There isn’t much left to the imagination anymore. Seriously, 1969 rocked. We landed on the frickin moon… The Concorde… The 747… What is there today that makes you go WOW, that’s awesome.
This hasn’t got a lot to do with the engineering realities. It’s the gut-level of “we had something in regular service between New York and London that did over the speed of sound and now we don’t. :(” I feel the same way, I’m afraid.
when this plane came into being the act of flying still had that “new car smell”. It wasn’t that many years after the last propeller planes. The last TWA Constellation flying in the lower 48 states flew in 1967. Back then people still dressed up to fly. Airline food wasn’t that bad. The Concorde was the pinnacle of the flying experience. The closest thing now is a flight with a sleeper service. we’re back to slow moving planes that take so long you need a bed to deliver a luxury experience. Might as well take the train if it isn’t a flight over an ocean.
Indeed. I used to take the tube from Hatton Cross station which is virtually at the end of the runway at Heathrow. Whenever Concorde took off it would set off a 41 car-alarm salute!
Since nobody is replying, I’ll try: the fatal accident, Air France Flight 4590 - Wikipedia affected public perception, although it doesn’t seem to be due to a design fault. Just a few months before, cracks were discovered in Concordes. They said the cracks weren’t dangerous, but I think they made the public already jittery before the crash.
I wonder if an increase in really long flights from Asia might someday lead to another super-sonic passenger plane? I expect not, given the fuel costs.
Fun fact; the 747 was considered to be a stop-gap until supersonics took over for passenger travel. Part of the reason for the upper-deck cockpit setup was so that they could easily be converted into cargo carriers and a front-door installed.

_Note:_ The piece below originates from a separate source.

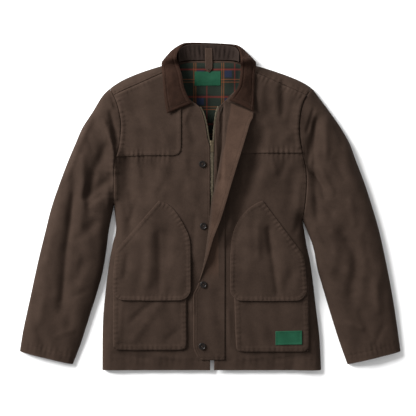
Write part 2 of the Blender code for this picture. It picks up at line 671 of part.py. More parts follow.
def storm_flap(group):
    """Sections of the flap, each set on the front that it lies on. The face is
    inside the fold, so the cloth's other side is turned by a right angle."""
    outer, inner = [], []
    for y, fold, free, roll, rise in FLAP_ROWS:
        path = flap_section(fold, free, roll, rise)
        section = along(path, np.linspace(0, 1, FLAP_COLUMNS))
        run = np.gradient(section, axis=0)
        run /= np.linalg.norm(run, axis=1, keepdims=True)
        x, up = section.T
        slant = FLAP_SLANT * ease(FLAP_SLANT_FROM, FLAP_ROWS[0][0], y)
        ys = y - slant * (x - FLAP_SEAM_X)
        z = top_height(np.minimum(x, FLAP_SEAM_X), ys) + LOOSE_GAP + CANVAS + up
        outer.append(np.stack([x, ys, z], 1))
        inner.append(np.stack([x - CANVAS * run[:, 1], ys, z + CANVAS * run[:, 0]], 1))
    add("storm_flap", wall_mesh("storm_flap", np.array(outer), np.array(inner)), "canvas", group)


def zip_tape(side, name, group):
    """Strip under the front's edge, from the line of teeth outwards."""
    line = upto(smooth_line(TEETH[side], steps=4)[::-1], ZIP_END)[::-1]
    rows = along(line, np.linspace(0, 1, TAPE_ROWS))
    out = np.array([0.25, 6.0, TAPE_WIDTH]) * side
    x = rows[:, None, 0] + out[None]
    plan = np.stack([x, np.broadcast_to(rows[:, 1:], x.shape)], -1)
    outer, normal = skin(plan, top_height, np.zeros(x.shape, bool))
    outer = outer - (CANVAS + LOOSE_GAP) * normal
    add(name, wall_mesh(name, outer, outer - TAPE * normal), "tape", group)


def collar(group):
    """Each section leaves the roll, is drawn over and ends at the leaf's edge,
    as a curve of the second degree with three guiding points."""
    table = np.array(COLLAR)
    for start in (0, 3, 6):
        x, y, z = table[:, start], table[:, start + 1], table[:, start + 2]
        high = z >= OVER / 2
        table[:, start + 2] = np.where(high, z - OVER + top_height(x, y), z)
    stations = smooth_line(table, steps=2)
    t = np.array([0, 0.12, 0.28, 0.46, 0.64, 0.82, 1.0])[None, :, None]
    roll, pull, edge = (stations[:, None, k:k + 3] for k in (0, 3, 6))
    outer = (1 - t) ** 2 * roll + 2 * t * (1 - t) * pull + t**2 * edge
    outer[..., 2] = np.maximum(outer[..., 2], 0.0)
    du = np.gradient(outer, axis=1)
    dv = np.gradient(outer, axis=0)
    normal = np.cross(du, dv)
    normal /= np.linalg.norm(normal, axis=-1, keepdims=True)
    middle = len(stations) // 2
    if normal[middle, -2, 2] > 0:
        normal = -normal
    add("collar", wall_mesh("collar", outer, outer - CORDUROY * normal), "corduroy", group)


def collar_stand(group):
    table = smooth_line(STAND, steps=2)
    t = np.array([0, 0.5, 1.0])[None, :, None]
    low, high = table[:, None, :3], table[:, None, 3:]
    outer = low + t * (high - low)
    inner = outer - np.array([0, 0, CANVAS])
    add("collar_stand", wall_mesh("collar_stand", outer, inner), "canvas", group)


def hanger(group):
    table = np.array(HANGER)
    y, half, z = table[:, :1], table[:, 1:2], table[:, 2:3]
    t = np.array([-1.0, 1.0])[None]
    shape = np.broadcast_to
    inner = np.dstack([HANGER_X + t * half, shape(y, (len(y), 2)), shape(z, (len(z), 2))])
    outer = inner + np.array([0, 0, 1.2])
    add("hanger_tab", wall_mesh("hanger_tab", outer, inner), "canvas", group)


# -------------------------------------------------------------- hard pieces
def button(name, x, y, z, tilt, group):
    """Turned disc with a raised rim, standing LAYER_GAP off the cloth."""
    r, h, dish = BUTTON_RADIUS, BUTTON_THICK, BUTTON_DISH
    profile = [(0, h - dish), (0.69 * r, h - dish), (0.79 * r, h), (0.92 * r, h),
               (r, h - dish), (0.9 * r, 0), (0, 0)]
    mesh = bpy.data.meshes.new(name)
    mesh.from_pydata([(a * MM, 0, b * MM) for a, b in profile], [(k, k + 1) for k in range(6)], [])
    item = add(name, mesh, "button", group)
    turn = item.modifiers.new("turn", "SCREW")
    turn.axis = "Z"
    turn.steps = turn.render_steps = BUTTON_STEPS
    turn.use_merge_vertices = True
    turn.merge_threshold = 0.00001
    gx, gy = slope(top_height, np.array(x), np.array(y), BUTTON_REST)
    normal = Vector((-float(gx), -float(gy), 1.0)).normalized()
    lean = Vector((0, 0, 1)).rotation_difference(normal).to_matrix().to_4x4()
    item.matrix_world = (Matrix.Translation(Vector((x, y, z)) * MM) @ lean
                         @ Matrix.Rotation(math.radians(tilt), 4, "Y"))


def block(name, size, centre, bevel, finish, group):
    shape = bmesh.new()
    bmesh.ops.create_cube(shape, size=1.0)
    bmesh.ops.scale(shape, vec=Vector(size) * MM, verts=shape.verts)
    bmesh.ops.translate(shape, vec=Vector(centre) * MM, verts=shape.verts)
    mesh = bpy.data.meshes.new(name)
    shape.to_mesh(mesh)
    shape.free()
    item = add(name, mesh, finish, group)
    if bevel:
        edge = item.modifiers.new("bevel", "BEVEL")
        edge.width = bevel * MM
        edge.segments = 2
    return item


def zip_slider(group, cutters):
    """Plate over both tapes with a crown on it; gives the height of the axis
    of the hole through the crown."""
    front = float(top_height(np.array(SLIDER_X), np.array(SLIDER_Y)))
    low = front - CANVAS - LOOSE_GAP + SLIDER_OVER_TAPE
    top = low + SLIDER_PLATE[2]
    plate = block("zip_slider", SLIDER_PLATE, (SLIDER_X, SLIDER_Y, (low + top) / 2),
                  0.5, "metal", group)
    crown_z = top - CROWN_SINK + CROWN[2] / 2
    crown = block("zip_slider_crown", CROWN, (SLIDER_X, SLIDER_Y, crown_z), 0.4, None, cutters)
    hole_z = top + HOLE_OVER_PLATE + CROWN_HOLE[2] / 2
    hole = block("zip_slider_hole", CROWN_HOLE, (SLIDER_X, SLIDER_Y, hole_z), 0, None, cutters)
    cut(plate, crown, "UNION")
    cut(plate, hole, "DIFFERENCE")
    return hole_z


def zip_pull_tab(axis_z, group, cutters):
    """Plate with a window round the crown; its bar lies in the crown's hole."""
    hinge = bpy.data.objects.new("zip_pull_hinge", None)
    group.objects.link(hinge)
    hinge.location = Vector((SLIDER_X, SLIDER_Y, axis_z)) * MM
    width, length, thick = TAB_SIZE
    tab = block("zip_pull_tab", (width, length, thick),
                (0, TAB_BAR / 2 - length / 2, 0), 0.3, "metal", group)
    tab.parent = hinge
    window = block("zip_pull_window", (TAB_WINDOW[0], TAB_WINDOW[1] - TAB_BAR / 2, 4),
                   (0, -(TAB_WINDOW[1] + TAB_BAR / 2) / 2, 0), 0, None, cutters)
    window.parent = hinge
    cut(tab, window, "DIFFERENCE")


# --------------------------------------------------------------------- coat
def build():
    clear_scene()
    coat, cutters = collection(COAT), collection("cutters")

    base = {}
    for side, word in ((RIGHT, "right"), (LEFT, "left")):
        plan, rim = front_plan(side)
        base[side] = top_panel("front_" + word, plan, rim, ("far", "start"), coat)
        plan, rim = shoulder_plan(side)
        top_panel("shoulder_" + word, plan, rim, ("near", "start"), coat)
        plan, rim = sleeve_plan(side)
        top_panel("sleeve_top_" + word, plan, rim, ("near",), coat)
        under_panel("sleeve_under_" + word, plan, rim, ("near",), coat)
        bellows_pocket(side, "bellows_pocket_" + word, base[side], coat, cutters)
        hand_pocket(side, "hand_pocket_" + word, base[side], coat, cutters)
        zip_tape(side, "zip_tape_" + word, coat)

    plan, rim = back_plan()
    under_panel("back", plan, rim, ("start", "end"), coat)
    back = skin(plan, under_height, np.zeros_like(rim))

    slab("shoulder_patch", base[RIGHT], LAYER_GAP, LAYER_GAP + CANVAS, rounded(PATCH),
         "canvas", coat, cutters)
    slab("front_yoke", base[LEFT], LAYER_GAP, LAYER_GAP + CANVAS, rounded(YOKE),
         "canvas", coat, cutters)
    label_low = pocket_face(LEFT, base[LEFT]) + LAYER_GAP
    slab("pocket_label", base[LEFT], label_low, label_low + LABEL, rounded(POCKET_LABEL),
         "label", coat, cutters)

    lining_low = CANVAS + LAYER_GAP
    slab("back_lining", back, lining_low, lining_low + LINING, rounded(BACK_LINING),
         "lining", coat, cutters)
    label_low = lining_low + LINING + LAYER_GAP
    slab("neck_label", back, label_low, label_low + LABEL, rounded(NECK_LABEL),
         "label", coat, cutters)

    storm_flap(coat)
    collar(coat)
    collar_stand(coat)
    hanger(coat)
    for count, (x, y, on_flap, tilt) in enumerate(BUTTONS, 1):
        z = float(top_height(np.array(x), np.array(y))) + 2 * LAYER_GAP
        if on_flap:
            z += LOOSE_GAP + CANVAS + BUTTON_RADIUS * math.sin(math.radians(tilt))
        button("button_%d" % count, x, y, z, tilt, coat)
    axis_z = zip_slider(coat, cutters)
    zip_pull_tab(axis_z, coat, cutters)


build()
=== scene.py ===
"""Looks of the field coat: cloth, corduroy, plaid, sewing, zip and buttons.

Laid out as an add-on and run as a script. Tables and working values are in
millimetres, as in the part's source, and a mesh gets its points in metres when
it is made. The wearer's right side lies at -X.
"""
import math

import bpy
import numpy as np
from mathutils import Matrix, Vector


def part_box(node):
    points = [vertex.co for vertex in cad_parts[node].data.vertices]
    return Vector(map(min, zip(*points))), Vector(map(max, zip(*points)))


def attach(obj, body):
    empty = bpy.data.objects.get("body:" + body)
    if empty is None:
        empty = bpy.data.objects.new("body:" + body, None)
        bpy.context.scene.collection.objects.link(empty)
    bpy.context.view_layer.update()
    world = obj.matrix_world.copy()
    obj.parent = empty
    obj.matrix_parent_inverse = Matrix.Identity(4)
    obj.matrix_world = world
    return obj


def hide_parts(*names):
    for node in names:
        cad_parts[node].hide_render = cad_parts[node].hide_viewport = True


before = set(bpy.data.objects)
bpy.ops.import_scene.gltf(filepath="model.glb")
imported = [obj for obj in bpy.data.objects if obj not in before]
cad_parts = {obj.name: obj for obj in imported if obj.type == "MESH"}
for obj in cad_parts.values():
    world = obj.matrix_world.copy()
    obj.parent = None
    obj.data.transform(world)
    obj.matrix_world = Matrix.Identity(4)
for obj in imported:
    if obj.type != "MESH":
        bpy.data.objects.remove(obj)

bl_info = {
    "name": "Field coat looks",
    "version": (1, 0, 0),
    "blender": (4, 5, 0),
    "location": "3D View > Sidebar > Coat",
    "description": "Dresses the packed field coat in cloth, sewing and hardware",
    "category": "Object",
}

MM = 0.001
RIGHT, LEFT = -1, 1
WORD = {RIGHT: "right", LEFT: "left"}
BODY = "coat"
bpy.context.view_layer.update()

# ------------------------------------------------------- sizes of the solids
SEAM_GAP, LAYER_GAP, LOOSE_GAP = 0.2, 0.3, 0.8
SEAM_HEIGHT, EDGE_ROUND, EDGE_CURL, ARMHOLE_BLEND = 5.0, 48.0, 6.0, 30.0
COLLAR_LIFT, LIFT_RISE, LIFT_END = 4.6, (288.0, 314.0), (150.0, 190.0)
FLAP_SEAM_X, FLAP_SLANT, FLAP_SLANT_FROM = 36.3, 0.4, 195.0
TAPE_WIDTH, TEETH_WIDTH, ZIP_END = 14.0, 5.0, -370.0
FRONT_HEM, BACK_HEM = -402.0, -400.0
SLEEVE_HEM_INNER, SLEEVE_HEM_OUTER = -388.0, -356.0
GUSSET, POCKET_PUFF = 5.4, 0.5
POCKET_MIDDLE, POCKET_HALF = (148.0, -262.0), (92.0, 90.0)
MOUTH_Y, FLAP_RAMP = -172.0, (-96.0, -160.0)
BUTTON_RADIUS, BUTTON_THICK = 8.5, 3.2
CLOTH = 2.0
PATCH_SEAM_Y, YOKE_SEAM_Y, SLIDER_Y = 119.0, 128.6, 148.0
# Share of the armhole, from the underarm, where the forward seam meets it.
FORWARD_SHARE = 0.93
FLOOR_HALF, FLOOR_Z = 9.0, -0.0002

# Outer edge of shoulder and sleeve, neck to past the cuff. x grows outwards.
#               x     y
OUTER_EDGE = {
    RIGHT: [(80, 354), (117, 345.5), (172, 328), (216, 309), (246, 289),
            (265, 270), (289, 231), (314, 192), (331, 153), (348, 113),
            (370, 55), (390, -4), (405, -63), (424, -141), (441, -220),
            (458, -298), (467, -352), (474, -400)],
    LEFT: [(78, 354), (111, 346), (169, 328), (218, 309), (249, 290),
           (265, 270), (294, 231), (321, 192), (343, 153), (358, 113),
           (380, 55), (399, -4), (416, -63), (433, -141), (448, -220),
           (460, -298), (468.6, -361), (474, -400)],
}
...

It’s not even just fuel costs, but fuel weight too. There’s a major range for payload tradeoff with supersonic aircraft as the further you go the less stuff you can haul instead of fuel. The transatlantic route was at the very maximum range for the Concorde (in fact, bad atmospheric conditions would occasionally force it to divert due to low fuel) and probably pretty close to the theoretical max range for a supersonic plane with any decent payload. Mid air refueling is the solution the military uses, but that just adds more cost and complexity.

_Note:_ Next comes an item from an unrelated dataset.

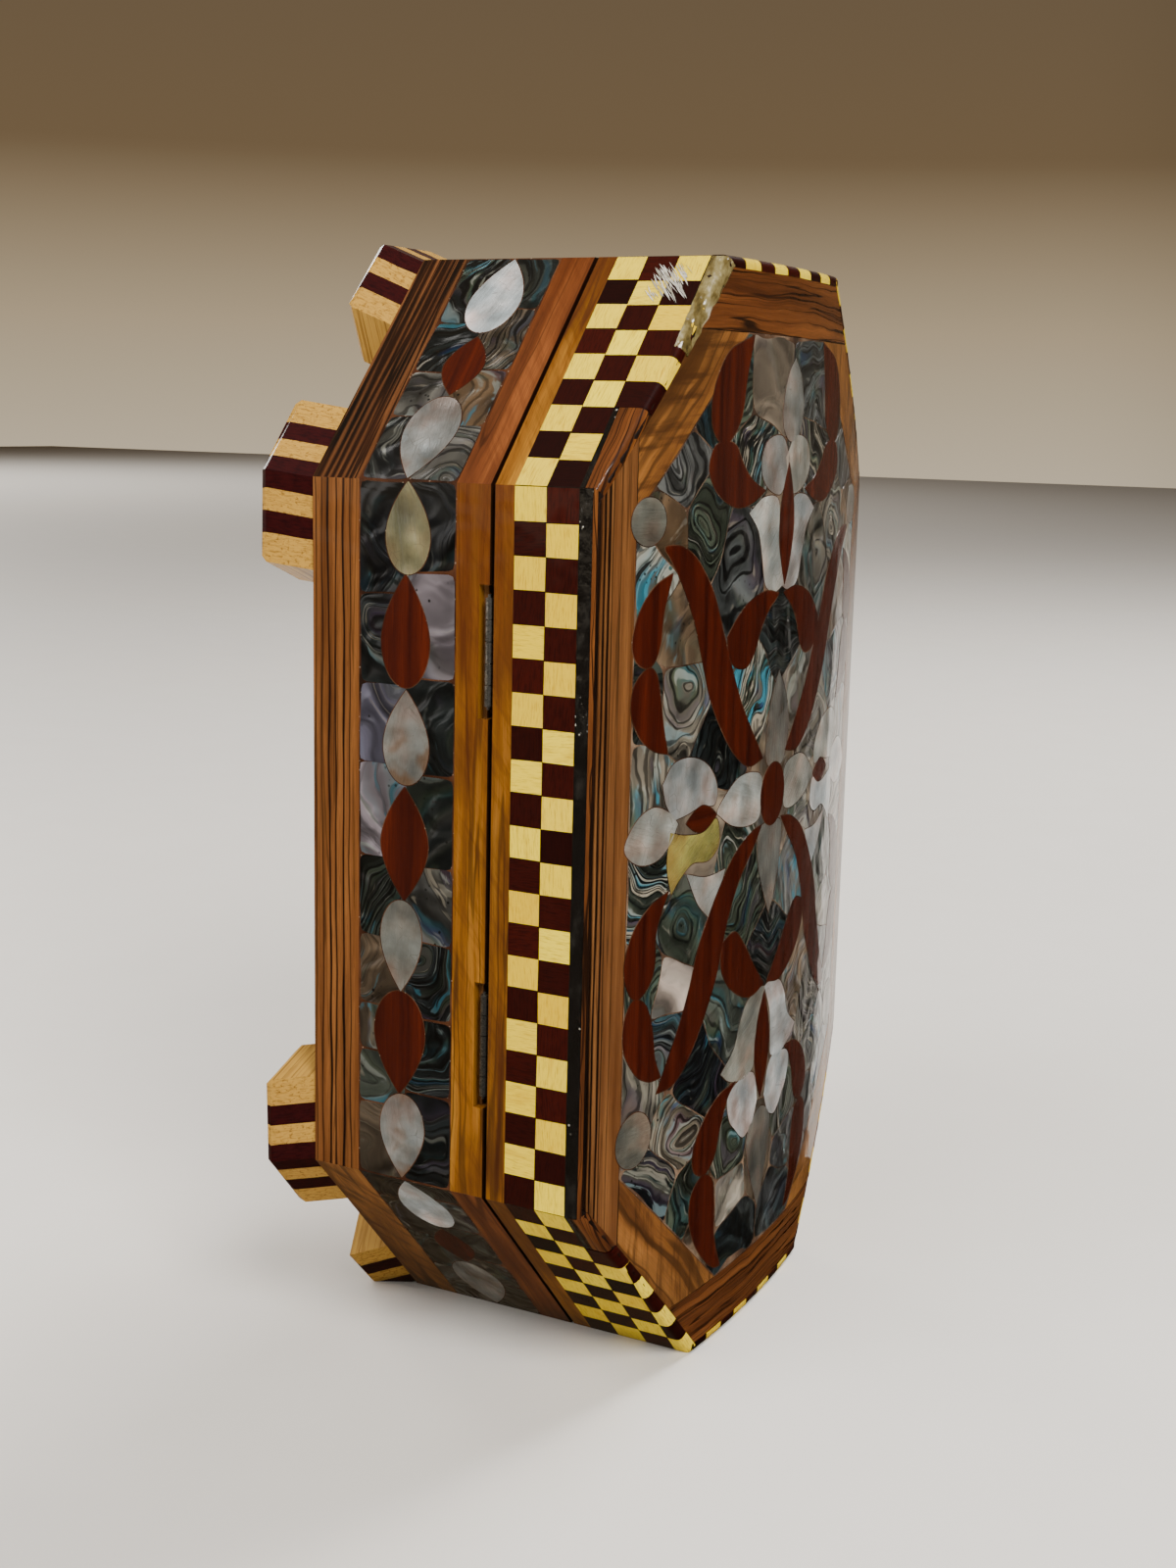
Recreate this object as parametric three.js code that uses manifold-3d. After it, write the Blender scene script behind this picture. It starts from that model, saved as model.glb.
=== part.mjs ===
// A marquetry jewellery box with a hinged, vaulted lid, standing on one short end.
// Millimetres. +Z runs along the box's length, X from the feet to the lid, Y across its width.
import * as THREE from "three";
import { mergeVertices } from "three/addons/utils/BufferGeometryUtils.js";
import Module from "manifold-3d";

// Outline of the box, a rectangle with its four corners cut off.
const boxLength = 250;
const boxWidth = 154;
const cornerAlongLength = 48;
const cornerAcrossWidth = 44;

// Heights above the underside of the base, towards the lid.
const borderTop = 11.8;
const shellTop = 35.8;
const rimTop = 43.9;
const seamGap = 0.9;
const lidStripTop = 49.4;
const vaultPeak = 77.4;
const vaultAtLongSide = 68.3;

// Thicknesses.
const skin = 2;
const wall = 7;
const floorThickness = 5;
const vaultSkin = 3;
const vaultPanel = 5;
const lidEdgeBevel = 1.3;

// Frame of strips round the mosaic of the lid.
const longStripWidth = 12.3;
const endStripWidth = 15.5;
const mosaicCornerFromEnd = 53.5;
const mosaicCornerFromMiddle = 23;

// Feet, one block under each corner of the outline, leaning outward.
const footHeight = 11;
const footLean = 0.45;
const footArm = 19.8;
const footDepth = 13;
const footInset = 0.6;
const footBevel = 1.2;

// Two butt hinges in the seam of the back.
const hingeFromMiddle = 42.5;
const hingeLength = 22.8;
const knuckleCount = 5;
const knuckleGap = 0.2;
const barrelRadius = 0.85;
const boreRadius = 0.45;
const pinRadius = 0.36;
const pinOverhang = 0.6;
const pinBehindFace = 0.75;
const pinBelowRim = 0.45;
const leafThickness = 0.8;
const leafReach = 6.2;
const leafClearance = 0.2;
const tabClearance = 0.1;
const tabOverlap = 0.4;
const recessLength = 28;
const recessInRim = 2.5;
const cutterHeight = 10;

const centreHeight = (vaultPeak - footHeight) / 2;
const lidBottom = rimTop + seamGap;
const halfWidth = boxWidth / 2;
const halfEnd = halfWidth - cornerAcrossWidth;
const vaultRise = vaultPeak - vaultAtLongSide;
const vaultRadius = (halfWidth ** 2 + vaultRise ** 2) / (2 * vaultRise);

const wasm = await Module();
wasm.setup();

const finish = (color, roughness, metalness = 0) => ({ color, roughness, metalness });
const finishes = {
  carcass: finish(0x7a4f2c, 0.6),
  striped: finish(0x8a5a30, 0.25),
  olive: finish(0xa5693a, 0.25),
  rim: finish(0xa0602e, 0.3),
  shell: finish(0x8d9088, 0.15),
  checker: finish(0x93601f, 0.25),
  foot: finish(0xb08a55, 0.3),
  steel: finish(0x4b4d4c, 0.4, 0.9),
};

const facetNames = [
  "back",
  "back_upper",
  "upper",
  "front_upper",
  "front",
  "front_lower",
  "lower",
  "back_lower",
];

// Corners of the outline as [y, z], in the order of the facets that start at them.
const outline = [
  [-halfWidth, cornerAlongLength],
  [-halfWidth, boxLength - cornerAlongLength],
  [-halfEnd, boxLength],
  [halfEnd, boxLength],
  [halfWidth, boxLength - cornerAlongLength],
  [halfWidth, cornerAlongLength],
  [halfEnd, 0],
  [-halfEnd, 0],
];

const at = (ring, i) => ring[(i + ring.length) % ring.length];
const unit = ([a, b]) => [a / Math.hypot(a, b), b / Math.hypot(a, b)];
const along = (p, direction, d) => [p[0] + direction[0] * d, p[1] + direction[1] * d];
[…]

that would depend on something like a scramjet engine to make it work. Even if the military works out the kinks it would be a chunk of change to spend on developing the plane. If you remember the race to build a supersonic transport the US companies dropped out because it was deemed unprofitable.
I’m no engineer, but I don’t think this is right. The MD80 looks much like the DC-9 with its two aft-mounted engines, but isn’t it really a different plane? Or if there really are any thirty or forty year old DC-9s still flying, wouldn’t the engines and avionics have been refitted by this time?
doubtful. it’s more economical to toss 400-500 people around at normal speed than it is to fling 100 or so around at twice the speed. Thus the A380 and 747-8.
Delta still flies at least some of the DC-9s they inherited from NWA. And last time I got a glance into the cockpit (on the ground) it was still all dial gauges. And given how noisy the back of that plane is, they’ve still got the JT8D engines they’ve always had. AFAIK rather than update them (with hardware that may not even exist) they seem to be replacing them slowly by the Embraer E-series planes.